Aujourd’hui, le mot ne s’utilise plus qu’associé à des thématiques particulières telles que “liberté d’expression”, “liberté de la presse” ou “liberté d’entreprise”, dans lesquelles il s’inscrit comme une “modalité de fonctionnement”, qui se pare d’attributs particuliers selon le domaine considéré.
Mais c’est employé seul, que le mot “liberté” représentait réellement une idée.

liberté et identité

Je suis ce que sont mes rêves et mes projets.
En dehors des situations d’oppression, faire comme tout le monde ne nourrit pas véritablement une sensation de liberté. La liberté apparait de façon d’autant plus tangible qu’elle alimente la conscience d’une identité – problématique explorée dans un billet précédent «l’identité: les futurs avatars d’une énigme philosophique», où l’on trouvera différentes voies de dégénérescence possibles de cette idée -. Ce mécanisme admet d’autres formulations, telle que celle-ci :
L’homme devient libre lorsqu’il substitue une attitude active à une situation subie …/… créer quelque chose par soi et pour soi : être à l’origine et à la conséquence de ce qui est produit donc, ne pas être soumis à autre chose que soi-même.
Or, il est devenu quasiment impossible d’emprunter une voie ressentie comme réellement personnelle.

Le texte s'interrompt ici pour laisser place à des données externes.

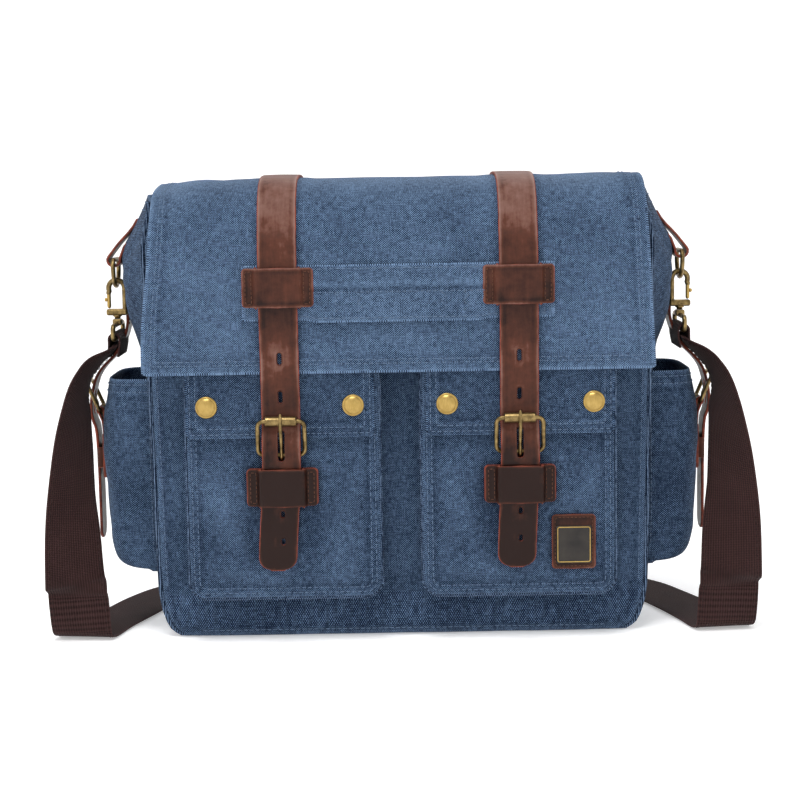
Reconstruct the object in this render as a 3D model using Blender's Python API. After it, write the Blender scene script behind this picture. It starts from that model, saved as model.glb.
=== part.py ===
"""Canvas messenger bag with leather straps, as the separate pieces it is sewn, riveted and hooked from.

Metres, +Z up. The origin is the centre of the base, on the surface that the bag stands on.
The front faces -Y, and +X is to the right of someone who looks at the front.
"""

import math

import bmesh
import bpy
import numpy as np
from mathutils import Vector

MM = 0.001
GAP = 0.3 * MM

# Heights are given from a line that is RISE above the floor, down to the body's foot. The foot stretches to the floor.
RISE = 12 * MM
FOOT_LOW = 7 * MM
FOOT_HIGH = 22 * MM

# Main compartment: a flat front and back panel, joined by gussets that bulge between them.
BASE_HALF = 180 * MM
TOP_HALF = 186 * MM
SHELL_HALF_DEPTH = 60 * MM
SHELL_HEIGHT = 304 * MM
CORNER = 20 * MM
PANEL = 3 * MM
GUSSET = 2.5 * MM
GUSSET_HALF = SHELL_HALF_DEPTH - PANEL - GAP
BULGE_HEIGHTS = [20 * MM, 60 * MM, 175 * MM, 200 * MM, 225 * MM, 250 * MM, 280 * MM, SHELL_HEIGHT]
BULGE_DEPTHS = [0, 2 * MM, 9 * MM, 14 * MM, 19 * MM, 21 * MM, 19 * MM, 8 * MM]

# Pockets.
POCKET_FACE = -84 * MM
POCKET_INNER_X = 15 * MM
POCKET_OUTER_X = 156 * MM
POCKET_BOTTOM = 22 * MM
POCKET_TOP = 206 * MM
POCKET_WALL = 2 * MM
SIDE_POCKET_FACE = 226 * MM
SIDE_POCKET_ROOT = 188 * MM
SIDE_POCKET_HALF = 50 * MM
SIDE_POCKET_BOTTOM = 38 * MM
SIDE_POCKET_TOP = 180 * MM

# Pocket flaps and their snaps.
LID_THICK = 2.6 * MM
LID_FRONT = POCKET_FACE - 0.45 * MM - LID_THICK
LID_HINGE = Vector((0, -62 * MM, 210 * MM))
LID_BOTTOM = 141 * MM
SNAP_RADIUS = 7.75 * MM
SNAP_XS = [34 * MM, 140 * MM]
SNAP_Z = 164 * MM

# Main flap, hinged along the top of the back panel.
FLAP_HINGE = Vector((0, 60 * MM, 306.6 * MM))
FLAP_HALF = 183 * MM
FLAP_THICK = 3.4 * MM
FLAP_MID_Y = -89.3 * MM
FLAP_BOTTOM = 189 * MM
FLAP_FRONT = FLAP_MID_Y - FLAP_THICK / 2

# Carry handle, leather straps and keepers, layer upon layer on the flap.
HANDLE_HALF = 112 * MM
HANDLE_LOW = 226 * MM
HANDLE_HIGH = 266 * MM
HANDLE_THICK = 2 * MM
STRAP_X = 86 * MM
STRAP_HALF = 14 * MM
STRAP_THICK = 2.8 * MM
STRAP_TIP = 45 * MM
STRAP_SLOTS = [(199, 8.6, 3), (171, 8.6, 3), (136, 22, 5), (86, 5, 3), (66, 5, 3)]  # height, length, width
KEEPER_HALF = 26 * MM
KEEPER_THICK = 1.8 * MM
KEEPER_BRIDGE_Y = -97.6 * MM
UPPER_KEEPER = (236 * MM, 264 * MM)
LOWER_KEEPER = (92 * MM, 119 * MM)

# Side belts that close the mouths of the side pockets.
BELT_Y = 12 * MM
BELT_HALF = 11 * MM
BELT_THICK = 2.2 * MM
TAB_HALF = 14.5 * MM

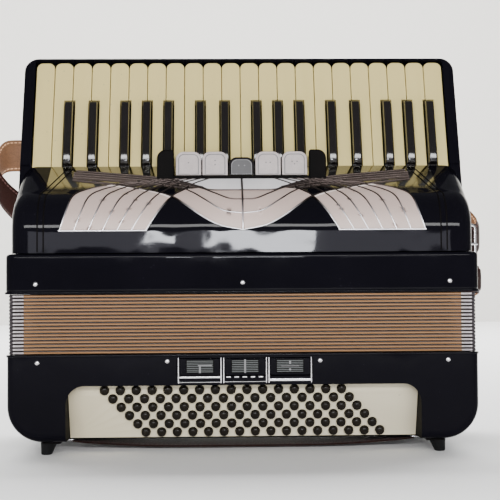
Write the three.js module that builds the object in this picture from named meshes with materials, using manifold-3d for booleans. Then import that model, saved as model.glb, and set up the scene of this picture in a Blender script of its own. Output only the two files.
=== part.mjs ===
// A full-size piano accordion standing on the feet of its bass side, in millimetres.
// X runs along the keyboard, Y from the grille towards the player, Z from the bass side to the keyboard.
import * as THREE from 'three';
import { mergeVertices } from 'three/addons/utils/BufferGeometryUtils.js';
import Module from 'manifold-3d';

const wasm = await Module();
wasm.setup();

// ---------------------------------------------------------------- driving dimensions
const GAP = 0.4;
const DEPTH = 190;

const KEY_PITCH = 20;
const WHITE_COUNT = 22;
const WHITE_WIDTH = 19;
const WHITE_LENGTH = 123.5;
const WHITE_THICK = 16;
const BLACK_LENGTH = 77;
const BLACK_WIDTH = 10;
const BLACK_RISE = 10;
const BLACK_CLEAR = 1;
const BLACK_SHIFT = 3;
const KEY_TAIL = 18;
const KEYBOARD_LEAN = THREE.MathUtils.degToRad(17.24);
const KEY_ROOT = { y: 71.85, z: 291.86 };
const AXLE = { u: -12, n: -8, radius: 1.5, clearance: 0.5, halfLength: 226 };

const FRAME_HALF = 232.5;
const FRAME_TOP = 128;
const FRAME_TAIL = 28;
const FRAME_BACK = 32;
const FRAME_POCKET = 22;
const FRAME_CHEEK = 3;
const FRAME_CORNER = 15;

const TREBLE = { half: 236, bottom: 160.2, rimTop: 200, wall: 6, corner: 12 };
const HOUSING = { half: 231.5, wall: 4.5 };
const COVER = { half: 231, bottom: 200.4, wall: 3, endBevel: 12 };

const BELLOWS = { half: 232, front: 3, bottom: 100, top: 159.8, folds: 17, pleat: 5, wall: 27, corner: 9 };

const BASS = { half: 234, bottom: 14, top: 99.6, wall: 6, corner: 35, edge: 9 };
const BOARD = { half: 176, top: 72, y: 14.55, above: 2.5, length: 62, thick: 3, corner: 18 };
const BOARD_LEAN = THREE.MathUtils.degToRad(20.9);
const BUTTON = { rows: 6, perRow: 16, pitch: 15.84, rowPitch: 9.35, shift: 8.06, radius: 4.4, rise: 4 };
const BUTTON_FIRST = { x: -139.3, w: -9.1 };
const BUTTON_BAR = { depth: 8, thick: 2 };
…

Existerait-elle qu’elle aurait alors valeur d’évènement et que les médias s’en empareraient immédiatement pour en faire… une communauté… dans laquelle ne pourrait que se diluer l’identité de l’individu.

en guise de conclusion provisoire


En marge des différents mécanismes par lesquels s’effeuille l’idée de liberté, opére un mouvement plus global qui trouve ses racines dans un précédent billet : “l’ordre de demain sera-t-il simple ou complexe?”. Quand l’ordre établi est simple, il est totalitaire. L’idée de liberté s’y exprime sans équivoque. Plus l’ordre établi devient complexe, plus il devient illisible… plus l’idée de liberté le devient également.